O senador Renan Calheiros repetiu um gesto do falecido jurista Heráclito Fontoura Sobral Pinto ao invocar a aplicação da Lei de Proteção aos Animais para favorecer a libertação do ex-presidente Luiz Inácio Lula da Silva (PT), que cumpre pena na Superintendência da Polícia Federal em Curitiba acusado da prática de corrupção passiva e lavagem de dinheiro. Durante a vigência do Estado Novo, de Getúlio Vargas, entre 1937 e 1945, Sobral Pinto, um pensador católico e anticomunista ferrenho, assumiu a defesa de Harry Berger e do líder comunista brasileiro Luís Carlos Prestes, que eram acusados de articularem a malograda Intentona Comunista, deflagrada em 1935 em Natal, no Rio Grande do Norte. Conhecido como Senhor Justiça, Sobral Pinto aludiu às condições desumanas e aos maus-tratos infligidos a Berger e a Prestes, numa exposição feita perante o Tribunal de Segurança Nacional.
Renan Calheiros, que de forma equivocada referiu-se ao escritor Graciliano Ramos como vítima dos excessos do Estado Novo, confundindo-o com Berger e Prestes, argumentou que o ex-presidente Lula está preso num local com instalações aparentemente adequadas, mas, na prática, restritivas, comparando a cela a que está recolhido em Curitiba a uma masmorra, incompatível com o tratamento que a seu ver deveria ser dispensado a Lula. A analogia feita por Renan Calheiros foi considerada exagerada em meios políticos e jurídicos e até como uma tentativa de chantagear, emocionalmente, autoridades judiciais e policiais. Sobral Pinto, na cruzada em defesa dos direitos humanos, na década de 30, chegou a escrever ao presidente-ditador Getúlio Vargas, denunciando que Prestes e Berger não estavam sendo tratados de forma justa. As sanções brutais e desumanas que lhe têm sido aplicadas nada têm que se pareça com uma obra de justiça. O que fizeram e estão fazendo contra eles foi e está sendo empreitada sinistra de aniquilamento físico e moral, vergastou Sobral Pinto, apelando a Vargas para que colocasse um paradeiro definitivo a esta empreitada de ódio. Invocou que o presidente-ditador respeitasse pelo menos as tradições do povo cristão.

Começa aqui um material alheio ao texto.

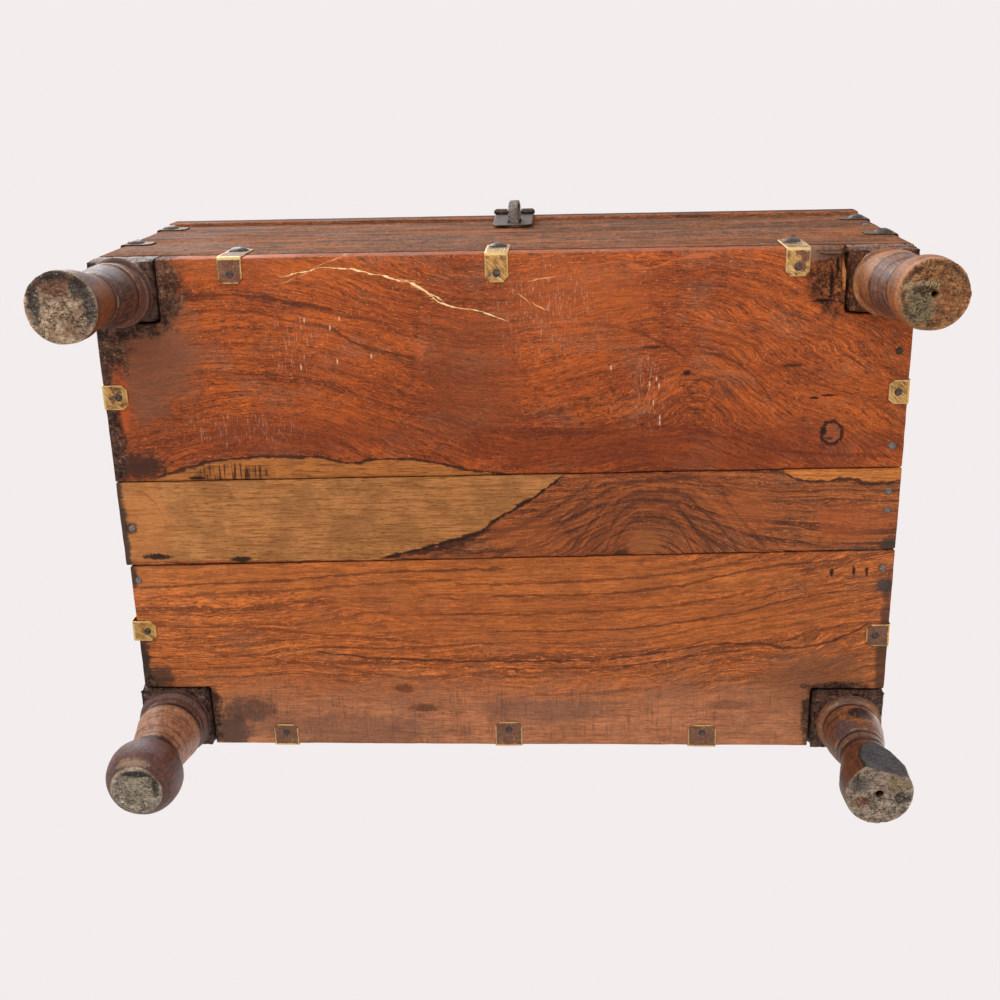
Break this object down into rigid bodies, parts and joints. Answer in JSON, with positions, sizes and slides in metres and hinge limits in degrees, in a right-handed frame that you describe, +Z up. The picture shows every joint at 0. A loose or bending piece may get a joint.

O ex-presidente Luiz Inácio Lula da Silva tem conseguido receber visitas de dirigentes do PT, como a presidente nacional Gleisi Hoffmann, de parlamentares petistas e de outros partidos, bem como já teve acesso ao contato com familiares e frequentemente é assistido por advogados nomeados para a sua defesa. Ganhou espaço, inclusive, para a leitura de livros, e dispõe de um aparelho de televisão para acompanhar, senão os noticiários, jogos de futebol de times como o Corinthians, pelo qual torce com fanatismo. Houve restrições da Justiça a certas visitas consideradas como de caráter puramente propagandístico, com o objetivo de vitimizar a imagem do ex-presidente da República. Os advogados de Lula estão liberados para publicizar mensagens que ele deseja vocalizar para seus seguidores, algumas com conteúdo dramático, como a de que vale a pena morrer pelo povo. Há toda uma estratégia política de bastidores não só para vitimizar Lula como para livrá-lo da condenação, facilitando, enfim, a sua elegibilidade na disputa de outubro à presidência da República. O PT se recusa, pelo menos oficialmente, a admitir um Plano B para a sucessão presidencial, insistindo em manter Lula como o candidato. Mas é jogo de cena, da mesma forma como não há similitude entre os casos de Prestes e Berger, privados de direitos elementares, e a prisão do ex-presidente Lula, que usufrui de privilégios dificilmente concedidos a mortais comuns.